Desde o início de 2023, o McDonald's não vende mais sorvete. Aquela composição cremosa que sai das máquinas para uma casquinha virou bebida láctea. A mudança de nomenclatura só serve para a Receita Federal. Para o consumidor, a casquinha tem cara de sorvete, textura de sorvete, gosto de sorvete, portanto, é sorvete. Para a Agência Nacional de Vigilância Sanitária (Anvisa) também continua sendo sorvete, porque, entre outras premissas, passa por rápido congelamento. Não entendeu nada? É assim que o empresário no Brasil se sente quando o assunto é tributo. O McDonald's mudou a nomenclatura na declaração para o Fisco porque a carga tributária global da bebida láctea é de 11,78%, enquanto o sorvete paga, em média, 38,97%, somados todos os tributos. A mudança ocorreu dentro das regras estabelecidas pelo direito tributário. O McDonald's seguiu uma tendência que, de acordo com a Associação Brasileira do Sorvete e Outros Gelados Comésticos (Abrasorvete), tem tomado conta de grandes marcas: os produtos que sempre foram chamados de sorvete expresso ou italiano, agora viraram sobremesa ou massa gelada. Várias situações envolvendo enquadramento de bens para fins tributários tiveram que ser respondidos pela Justiça e pelo Conselho Administrativo de Recursos Fiscais (Carf). São discussões tributárias em torno da classificação fiscal de mercadorias e que podem significar milhões pagos a mais ou a menos em tributos.
Os chocólatras viram a nova embalagem do Sonho de Valsa, mas não ligaram muito.
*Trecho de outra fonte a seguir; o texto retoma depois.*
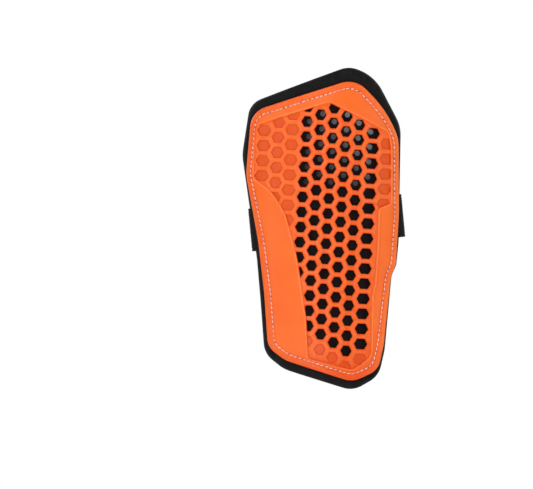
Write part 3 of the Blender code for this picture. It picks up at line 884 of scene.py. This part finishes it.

O bombom estava em uma embalagem nova, chamada flow pack, substituindo as emblemáticas duas pontas enroladas. O chocolate continuou o mesmo, então, como diria João Saldanha, vida que segue. Para a Lacta, dona da marca, a diferença é grande. Ao mudar a embalagem, a empresa deixou de classificar o Sonho de Valsa como bombom e passou a classificá-la como wafer, uma combinação de recheio cremoso de amendoim e castanha de caju. No Brasil, bombons pagam 5% de Imposto sobre Produtos Industrializados (IPI) e os wafers são isentos, pagam nada. A mudança do Sonho de Valsa ocorreu em 2019. Dois anos depois, a marca Garoto também adotou essa estratégia.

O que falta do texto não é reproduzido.